Once it was clear that oxygen, not flogiston, was the critical agent of combustion, suppose flogiston theorists had said things like:
"Actually, we were wrong about the properties of flogiston. We now believe it has properties identical to those of oxygen."
"You can't say flogiston doesn't exist because we might one day discover something currently entirely unknown which we could call flogiston if we so chose."
"You can't say flogiston doesn't exist because we've decided that it has no core properties, so anyone is free to make up any definition they choose, and you can't possibly refute them all, because they are infinite."
"Flogiston may exist, but on a higher plane of existence."
"Flogiston may be entirely beyond our understanding.
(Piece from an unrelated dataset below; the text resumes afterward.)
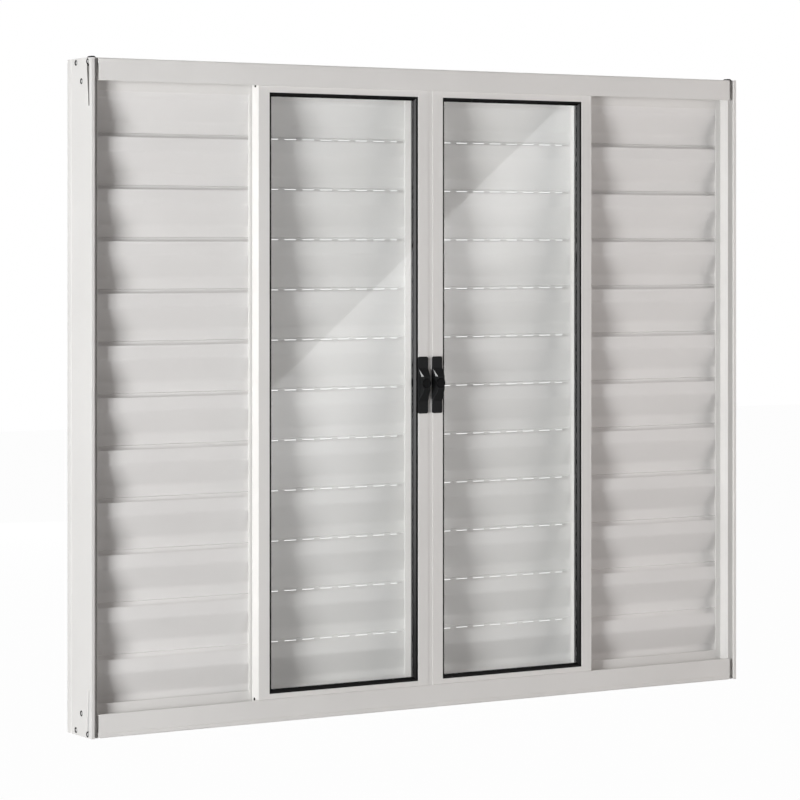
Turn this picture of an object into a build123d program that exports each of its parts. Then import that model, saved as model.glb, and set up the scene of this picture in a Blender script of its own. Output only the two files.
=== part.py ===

If so, you can't possibly say it's not real, because by definition we'd all be ignorant of it."
"You can't say flogiston isn't real because someone might one day think of an entirely new definition for it which actually conforms to something we observe."
It's all rubbish.
And yet we're expected to accept such ridiculous arguments about God?
I think not.
As long as the arguments take into account that this could, in the future, be so, yes. Today, however, we have a much better explanation, namely science.
But that doesn't mean that we won't find an even better explanation of the world in the future, one that could also encompass god.
This is one of the most persistent errors about God.
Meaningless statements have no possible truth value.
One does not need to "declare them false" or disprove them. That step is superfluous.
Take the meaningless statement "The Fourth of July is taller than C sharp minor".
It's mere childishness to assert that it cannot be disproved, then claim that this means that we must somehow hold out the possibility that it may be true.
Nonsense has no possible truth value. It needs no disproving.
Again, you use value statements: Meaningless, superfluous, childishness, nonsense.
Do you think quantum physics make sense?
Wrong again. I've explained why the appeal to the cookie jar is invalid, and I'll be happy to explain why all possible definitions must end in these possibilities if the question is asked.
But then, your mind is closed to new possibilities. You cannot call yourself a skeptic, then.